One Choice

have you ever thought about how much one choice can really affect something?
So i got this brilliant idea while watching the ever Deep and thoughtful show "One Tree Hill" In this episode there was a Glimpse into "what could have been" people were different, everything all because of a few choices...
The other thing that affected this blogging idea came from a good friend of mine.. we have a long sorted history that goes back to June of 2000.. (Thank God for his memory).. I have been wondering more so recently .. ( he got sent to live FAR AWAY) and it has affected me more than i thought it ever would.. with long sporadic phone calls and even more sporadic conversations about this very topic.. SO in every life (well maybe not EVERY one) but in mine and in most i have found there is that one event or decision.. something big potentially life changing, that perhaps if u had made a different choice your life would be going in a totally different direction??

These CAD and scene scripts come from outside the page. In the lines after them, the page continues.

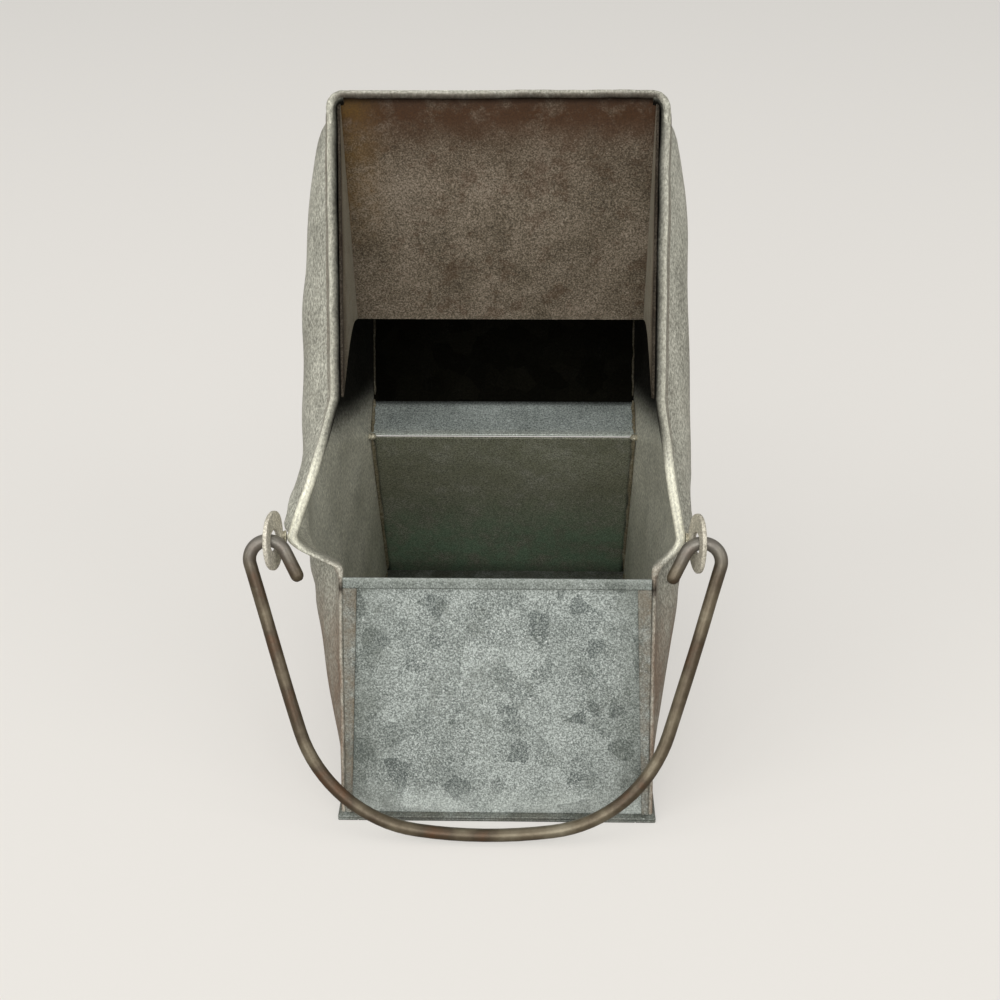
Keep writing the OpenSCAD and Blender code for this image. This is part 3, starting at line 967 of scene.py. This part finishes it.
@dataclass
class SideSheet(SubAssembly):
    """Bellied side sheet with a folded hem down its front edge, flared at the ear.

    A height v is a share of the front edge: v_ridge and v_ledge belong to the back's two corners.
    """

    side: Side
    shoulder_r: float = 4.0
    fold_d: float = 10.5
    v_ridge: float = 0.5
    v_ledge: float = 0.57
    rows: int = 96
    dent: float = 0.45
    edge_wave: float = 0.18

    def __post_init__(self) -> None:
        """Work out the side's own sizes and the heights that its form turns at."""
        s = self.sizes
        left = self.side is Side.LEFT
        self.flare, self.belly = (s.flare_left, s.belly_left) if left else (s.flare_right, s.belly_right)
        foot = float(np.linalg.norm(self.outline.foot_front))
        self.edge_l = float(np.linalg.norm(self.outline.rim - self.outline.foot_front))
        self.v_plate = float(np.linalg.norm(self.outline.front_top - self.outline.foot_front)) / self.edge_l
        self.v_fold = self.v_plate + s.fold_rise / self.edge_l
        self.v_ear = (s.ear_s - foot) / self.edge_l
        self.v_hood = (s.hood_foot_s - foot) / self.edge_l

    def _back_end(self, v: np.ndarray) -> np.ndarray:
        """Point of each row on the back outline.

        Args:
            v: Heights of the rows as shares of the front edge.

        Returns:
            Points in the Y-Z plane.
        """
        o = self.outline
        turns = [0, self.v_ridge, self.v_ledge, 1]
        corners = np.stack([o.foot_rear, o.ridge, o.ledge_back, o.eave])
        return np.stack([np.interp(v, turns, corners[:, k]) for k in (0, 1)], 1)

    def _flare_at(self, v: np.ndarray) -> np.ndarray:
        """Share of the flare along the front edge.

        Args:
            v: Heights of the rows as shares of the front edge.

        Returns:
            0 at both ends of the flare and 1 at the ear.
        """
        up = np.clip((v - self.v_fold) / (self.v_ear - self.v_fold), 0, 1)
        down = np.clip((self.v_hood - v) / (self.v_hood - self.v_ear), 0, 1)
        return np.where(v < self.v_ear, np.sin(up * math.pi / 2) ** 1.15, down ** 1.1)

    def _belly_in(self, q: np.ndarray) -> np.ndarray:
        """Share of the belly along the depth.

        Args:
            q: Depths as shares of the row's length.

        Returns:
            0 at both ends of the row and 1 at the belly's middle.
        """
        skew = math.log(0.5) / math.log(self.sizes.belly_place)
        wave = np.maximum(0, np.sin(math.pi * np.clip(q, 0, 1) ** skew))
        return wave ** np.where(q < self.sizes.belly_place, 0.55, 1.0)

    def _fold_at(self, share: float) -> float:
        """Distance from the front edge to the fold line, where the flare has this share."""
        return self.fold_d * (0.35 + 0.65 * share)

    def _lip_in(self, d: np.ndarray, share: float) -> np.ndarray:
        """Profile of the flare behind the front edge, with the fold line where it was bent out.

        Args:
            d: Distances from the front edge in mm.
            share: Share of the flare in this row.

        Returns:
            1 at the edge, falling to 0 behind the fold.
        """
        fold = self._fold_at(share)
        return np.where(d < fold, 1 - 0.26 * d / fold, 0.74 * bell(d, fold, self.sizes.flare_reach / 2))

    def _section(self, length: float) -> np.ndarray:
        """Points round one row: distance from the front edge, share of the way out, and hem share.

        Args:
            length: Length of the row.

        Returns:
            The points, from the back along the inner face, round the hem and back.
        """
        hem_w = self.sizes.side_hem_w
        depths = np.concatenate([np.linspace(length, 15, 28), np.linspace(14, 5.5, 14),
                                 np.linspace(4.8, 0.9, 6)])
        inner = [(d, 0.0, float(d < hem_w)) for d in depths]
        nose = [(0.8 - 0.8 * math.sin(a), 0.5 - 0.5 * math.cos(a), 1.0)
                for a in np.linspace(0.3, math.pi - 0.3, 8)]
        hem = [(d, 1.0, 1.0) for d in np.linspace(0.9, hem_w - 0.3, 6)]
        step = [(hem_w, 0.8, 1.0), (hem_w + 0.1, 0.55, 1.0), (hem_w + 0.25, 0.99, 0.0)]
        depths = np.concatenate([np.linspace(hem_w + 0.8, 9, 5), np.linspace(11, length, 30)])
        return np.array(inner + nose + hem + step + [(d, 1.0, 0.0) for d in depths])

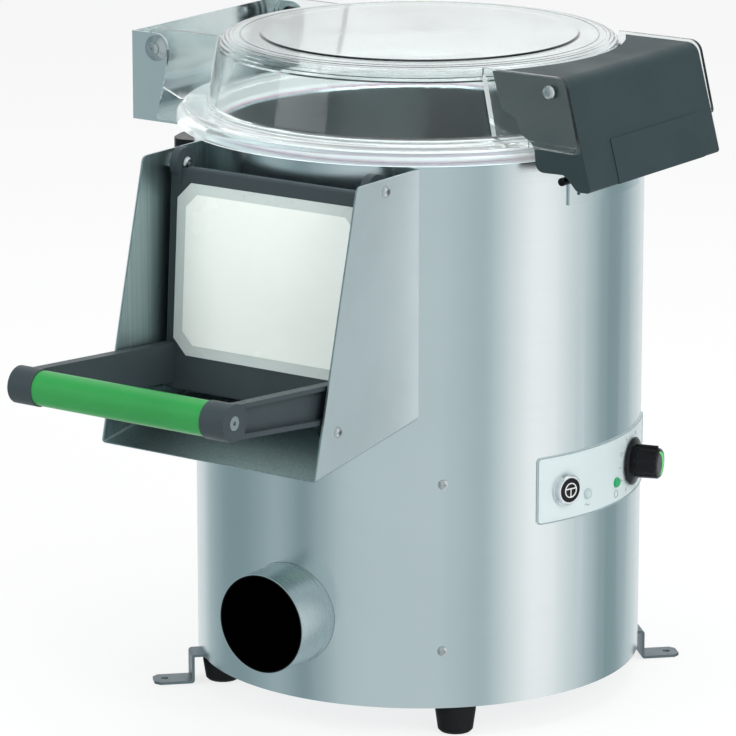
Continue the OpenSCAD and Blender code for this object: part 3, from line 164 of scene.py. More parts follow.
def softbox(name, place, size, power):
    data = bpy.data.lights.new(name, "AREA")
    data.shape = "SQUARE"
    data.size = size
    data.energy = power
    lamp = bpy.data.objects.new(name, data)
    lamp.location = place
    aim = LAMP_AIM - Vector(place)
    lamp.rotation_euler = aim.to_track_quat("-Z", "Y").to_euler()
    lamp.visible_glossy = False
    bpy.context.scene.collection.objects.link(lamp)
    print(name, "gives", power, "W")


softbox("right_softbox", (2.6, -0.9, 1.9), 1.6, 42)
softbox("left_softbox", (-1.7, -2.6, 1.7), 2.0, 34)
softbox("overhead_softbox", (0.2, 0.2, 3.2), 2.4, 46)

# %% [markdown]
# The floor is a pale sheet. It lets reflected rays pass, so that the casing's lower half mirrors
# the same upright bands as its upper half. To the camera it glows a little, so that it comes out
# nearly white, and it still keeps the machine's soft shadow.

# %% Floor
FLOOR_GAP, FLOOR_GLOW = 0.0006, 0.78

bm = bmesh.new()
bmesh.ops.create_grid(bm, x_segments=1, y_segments=1, size=14)
floor_mesh = bpy.data.meshes.new("studio_floor")
bm.to_mesh(floor_mesh)
bm.free()
floor = bpy.data.objects.new("studio_floor", floor_mesh)
floor.location.z = -FLOOR_GAP
bpy.context.scene.collection.objects.link(floor)
floor_paint = bpy.data.materials.new("studio_floor")
floor_paint.use_nodes = True
ft = floor_paint.node_tree
ft.nodes.clear()
matt = node(ft, "ShaderNodeBsdfDiffuse", (-400, 100), Color=(0.93, 0.94, 0.94, 1))
glow = node(ft, "ShaderNodeEmission", (-400, -40), Color=(1, 1, 1, 1), Strength=1.0)
clear = node(ft, "ShaderNodeBsdfTransparent", (-400, -160))
floor_rays = node(ft, "ShaderNodeLightPath", (-800, 200))
share = node(ft, "ShaderNodeMath", (-600, 260), operation="MULTIPLY")
share.inputs[1].default_value = FLOOR_GLOW
seen_mix = node(ft, "ShaderNodeMixShader", (-180, 60))
gloss_mix = node(ft, "ShaderNodeMixShader", (20, 0))
floor_out = node(ft, "ShaderNodeOutputMaterial", (220, 0))
wire(ft, [
    (floor_rays.outputs["Is Camera Ray"], share.inputs[0]),
    (share.outputs[0], seen_mix.inputs["Fac"]),
    (matt.outputs[0], seen_mix.inputs[1]),
    (glow.outputs[0], seen_mix.inputs[2]),
    (floor_rays.outputs["Is Glossy Ray"], gloss_mix.inputs["Fac"]),
    (seen_mix.outputs[0], gloss_mix.inputs[1]),
    (clear.outputs[0], gloss_mix.inputs[2]),
    (gloss_mix.outputs[0], floor_out.inputs["Surface"]),
])
floor.data.materials.append(floor_paint)
print("the floor lies", FLOOR_GAP * 1000, "mm below the feet")

# %% [markdown]
# Real surfaces are never one flat value. Three small effects repeat over the machine, so each is
# a node group that is built once: fine grain lines for brushed sheet, the orange-peel of moulded
# plastic, and a faint cloud of handling marks.

# %% Shared effects
def effect(name, inputs, outputs):
    """An empty group with its named sockets, and the two nodes at its ends."""
    group = bpy.data.node_groups.new(name, "ShaderNodeTree")
    for label, kind, value in inputs:
        socket = group.interface.new_socket(label, in_out="INPUT", socket_type=kind)
        if value is not None:
            socket.default_value = value
    for label, kind in outputs:
        group.interface.new_socket(label, in_out="OUTPUT", socket_type=kind)
    print("effect:", name)
    return (group, node(group, "NodeGroupInput", (-600, 0)),
            node(group, "NodeGroupOutput", (600, 0)))

# %% Brushed grain
def grain_group():
    group, given, result = effect(
        "brushed grain",
        [("Vector", "NodeSocketVector", None), ("Lines", "NodeSocketFloat", 900.0),
         ("Soft", "NodeSocketFloat", 0.3), ("Rough", "NodeSocketFloat", 0.42)],
        [("Height", "NodeSocketFloat"), ("Roughness", "NodeSocketFloat")])
    fine = node(group, "ShaderNodeTexNoise", (-360, 120), Detail=3.0, Roughness=0.62)
    coarse = node(group, "ShaderNodeTexNoise", (-360, -120), Detail=2.0, Scale=90.0)
    both = node(group, "ShaderNodeMix", (-120, 60), data_type="FLOAT")
    both.inputs[0].default_value = 0.35
    spread = node(group, "ShaderNodeMapRange", (120, -60), From_Min=0.3, From_Max=0.7)
    wire(group, [
        (given.outputs["Vector"], fine.inputs["Vector"]),
        (given.outputs["Vector"], coarse.inputs["Vector"]),
        (given.outputs["Lines"], fine.inputs["Scale"]),
        (fine.outputs["Fac"], both.inputs[2]),
        (coarse.outputs["Fac"], both.inputs[3]),
        (both.outputs[0], spread.inputs["Value"]),
        (given.outputs["Soft"], spread.inputs["To Min"]),
        (given.outputs["Rough"], spread.inputs["To Max"]),
        (both.outputs[0], result.inputs["Height"]),
        (spread.outputs["Result"], result.inputs["Roughness"]),
    ])
    return group


GRAIN = grain_group()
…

We have talked about (or really he has let me babble on) about what might have been. We have plated the What if game a time or two as well. The part about this whole thing that makes me the most sad is the fact that "what could have been" is all on my head. I CHOSE wrong... He was there, we had a great thing from the min we met.. however being young and naive i chose the guy i thought was for lack of better words.."Cooler".. he had the more exciting job, he was closer, he was older, and in a way he was hotter.. This particular boy has been dubbed "the bad guy" through the years.. He was like a young border-line infatuation for me... so anyway back to the subject at hand.. Boy A (He is referred to among friends as "the Bonehead") we have remained friends through the years.. seeing each other here and there at various functions, and camping trips.. We fought.. we didn't speak.. he went to fight in a war.. now we are back to being as good as we can be.. So through all of this we have been talking about choices... I wonder what might have been had i chose the "nice guy" where would i be? what would i be doing? would we still be together ? would we be happy? and then as my ADD Brain likes to work,, i started thinking about how much one choice can affect not just yourself but an infinite number of people around you...like all the people i have met in the last 4 years.. what have i done to make their life take on a different direction? i am not talking anything life changing but what sort of chain of events have i been a part of? If you start thinking about all the little things that have happened and the chain of people that have been affected by a simple event it starts to become quite a large Number!
I have no ending or conclusion my blogging mojo is gone.. :(

1 Comments:
I pimped you madly. But really, yeah. I think about that too. What if I never met Ray? If we had gone to school that day? Or what if I hadn't panicked and sabotaged my relationship with Mike? Would he still be alive? I try not to think about those things too much though because I can't change them. Maybe another version of me in a parallel universe has done a better job of making decisions then I have.